After the interviews, they confronted Hamilton. They said they had uncovered “a very improper connection” between him and James Reynolds. With his friend Oliver Wolcott by his side, Hamilton confessed to adultery, infidelity, and submission to blackmail, but denied any dishonesty as a public official. He held nothing back and gave a full and detailed account of his relationship with James and Maria Reynolds.
Hamilton was candid, and although they were shocked by his indiscretion, the three congressmen were convinced he was innocent of the accusations. They wrote and signed a report to themselves, sealed the documents and agreed to keep it all secret. Hamilton made his own record of the meeting and asked for copies of all the documents from the congressmen. They complied and the copies were made by Antifederalist John Beckley, Clerk of the House of Representatives. Unfortunately for Hamilton, Beckley also made copies for his files.

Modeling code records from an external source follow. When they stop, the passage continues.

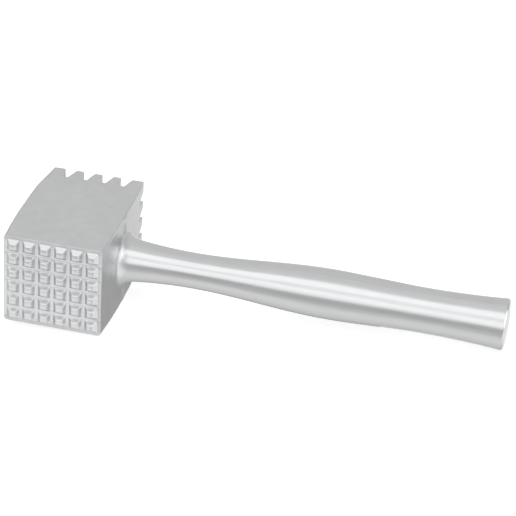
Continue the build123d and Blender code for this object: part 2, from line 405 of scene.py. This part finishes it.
def coarse_profile(across, half, inset):
    """Height of the coarse teeth seen along one set of grooves, with soft corners."""
    shifted = across / COARSE_PITCH + COARSE_COUNT / 2
    from_groove = np.abs(shifted - np.round(shifted)) * COARSE_PITCH
    run = COARSE_PITCH / 2 - COARSE_FLOOR_HALF - COARSE_TIP_HALF
    last = (COARSE_COUNT / 2 - 1) * COARSE_PITCH
    beyond = np.abs(across) > last
    from_groove = np.where(beyond, np.abs(across) - last, from_groove)
    flank = (from_groove - COARSE_FLOOR_HALF) / run * COARSE_HEIGHT
    flank = smooth_min(smooth_max(flank, 0, COARSE_ROOT_BLEND), COARSE_HEIGHT, COARSE_TIP_BLEND)
    outer = (half - np.abs(across)) / inset * COARSE_HEIGHT
    return smooth_min(flank, outer, COARSE_TIP_BLEND)


def grooved(along):
    """1 where a coarse groove runs out at the rim, falling to 0 on the teeth."""
    return 1 - smooth_step(0, GROOVE_SHARE * COARSE_HEIGHT, along)


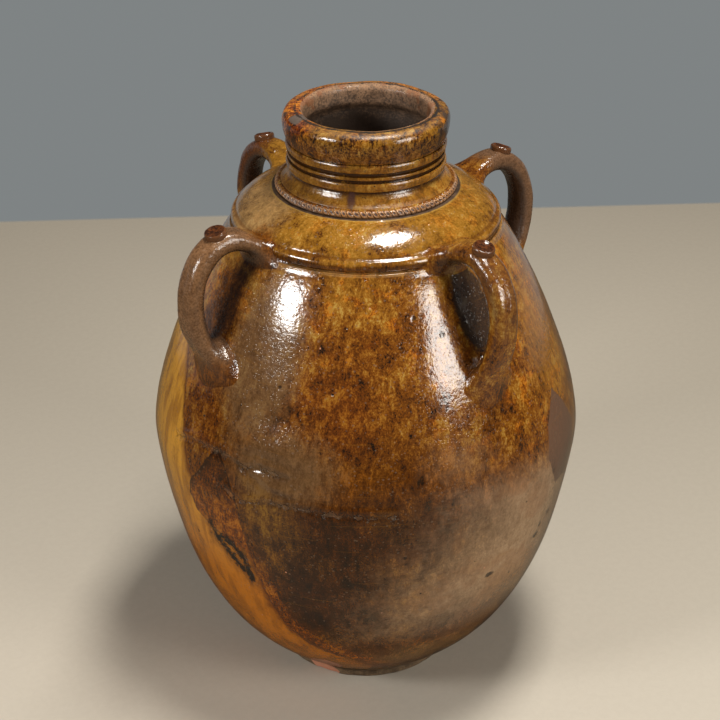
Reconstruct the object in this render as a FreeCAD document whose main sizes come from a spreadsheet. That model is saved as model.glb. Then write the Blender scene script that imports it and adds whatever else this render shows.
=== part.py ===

In 1793 Hamilton retired to private law practice in New York to spend more time with his wife and five children. He also served as an unofficial adviser to his former boss, President Washington. His life was happy and relaxed. However, in 1797 the Federalists removed John Beckley from his post in the House. Beckley was not pleased and turned over the Hamilton papers to James T. Callender an especially unscrupulous journalist.
James C. Collender
Callender was a Scotsman driven from England for literary excesses. He migrated to America and became a political pamphleteer under the aegis of Thomas Jefferson. He ran the Hamilton story in two pamphlets, the first published in June 1797. He included all the documents the Congressmen had prepared, and he opined that Hamilton had used Reynolds and others in his speculation of government securities. He also declared Hamilton had forced James Reynolds to flee the area.